[start]
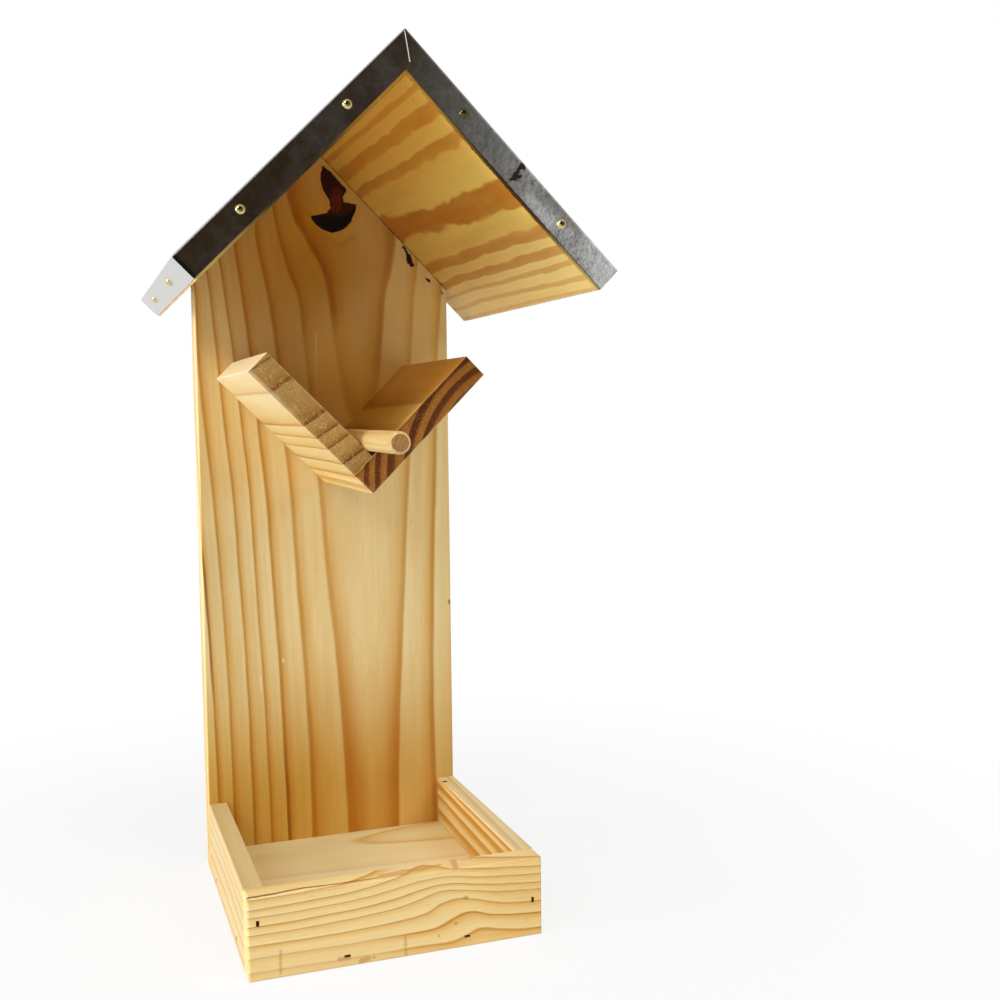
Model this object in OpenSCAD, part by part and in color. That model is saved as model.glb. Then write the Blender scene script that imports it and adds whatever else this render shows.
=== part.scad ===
// Wooden bird feeder: a backboard with a gabled roof under folded zinc, a V-shaped
// cradle of two boards, a perch dowel and a seed tray.
// Millimetres, +X to the right, +Y to the back, +Z up.
// The origin is at the bottom centre of the whole feeder.

/* [Backboard] */
// Width of the backboard
board_w = 111; // [100:1:122]
// Thickness of the backboard
board_t = 15; // [13:0.5:18]
// Height of the backboard's side edges, up to the roof
side_h = 254.5; // [246:0.5:280]

/* [Roof] */
// Length of a roof slope's underside, from the ridge to the eave
roof_len = 97.2; // [92:0.2:110]
// Depth of the roof boards, from front to back
roof_d = 150; // [140:1:170]
// Thickness of the roof boards
roof_t = 10; // [9:0.5:13]
// Thickness of the zinc sheet
sheet_t = 0.5; // [0.4:0.1:0.8]
// Strip of wood left bare below the folded flanges
flange_gap = 0.9; // [0.3:0.1:1.5]
// Open slit between the front flange and the eave flange at each corner
corner_slit = 0.5; // [0.3:0.1:1]
// Width of the seam where the two front flanges meet at the ridge
seam_gap = 0.25; // [0.15:0.05:0.5]
// How far the seam leans to the right on its way down
seam_lean = 1.7; // [0.5:0.1:2.5]
// Height above the ridge's underside at which the seam turns back to the middle
seam_clip = 3.9; // [2.5:0.1:6]
// Outer radius of the sheet's folds
fold_r = 1; // [0.6:0.1:1.1]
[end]
WORK TO DO: Make an exact copy of the listing, including every line.

EXERCISE RESPONSE:
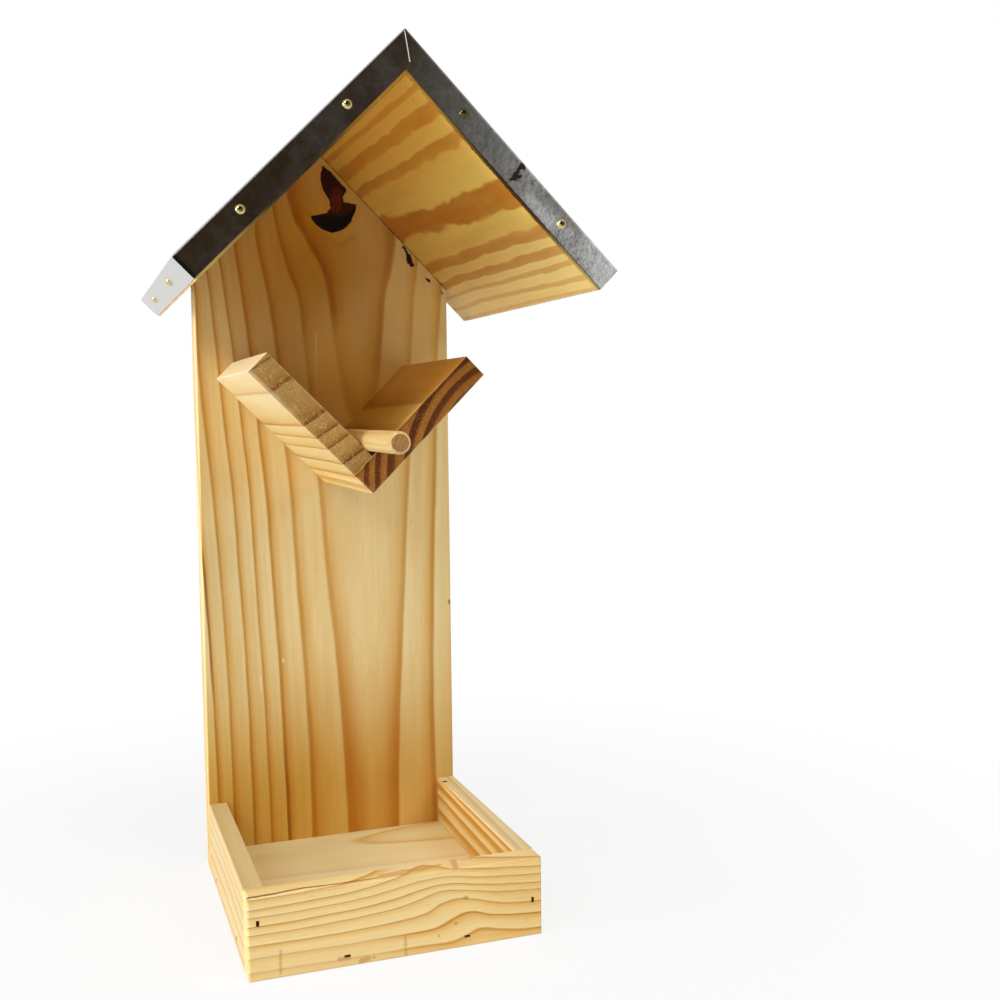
Model this object in OpenSCAD, part by part and in color. That model is saved as model.glb. Then write the Blender scene script that imports it and adds whatever else this render shows.
=== part.scad ===
// Wooden bird feeder: a backboard with a gabled roof under folded zinc, a V-shaped
// cradle of two boards, a perch dowel and a seed tray.
// Millimetres, +X to the right, +Y to the back, +Z up.
// The origin is at the bottom centre of the whole feeder.

/* [Backboard] */
// Width of the backboard
board_w = 111; // [100:1:122]
// Thickness of the backboard
board_t = 15; // [13:0.5:18]
// Height of the backboard's side edges, up to the roof
side_h = 254.5; // [246:0.5:280]

/* [Roof] */
// Length of a roof slope's underside, from the ridge to the eave
roof_len = 97.2; // [92:0.2:110]
// Depth of the roof boards, from front to back
roof_d = 150; // [140:1:170]
// Thickness of the roof boards
roof_t = 10; // [9:0.5:13]
// Thickness of the zinc sheet
sheet_t = 0.5; // [0.4:0.1:0.8]
// Strip of wood left bare below the folded flanges
flange_gap = 0.9; // [0.3:0.1:1.5]
// Open slit between the front flange and the eave flange at each corner
corner_slit = 0.5; // [0.3:0.1:1]
// Width of the seam where the two front flanges meet at the ridge
seam_gap = 0.25; // [0.15:0.05:0.5]
// How far the seam leans to the right on its way down
seam_lean = 1.7; // [0.5:0.1:2.5]
// Height above the ridge's underside at which the seam turns back to the middle
seam_clip = 3.9; // [2.5:0.1:6]
// Outer radius of the sheet's folds
fold_r = 1; // [0.6:0.1:1.1]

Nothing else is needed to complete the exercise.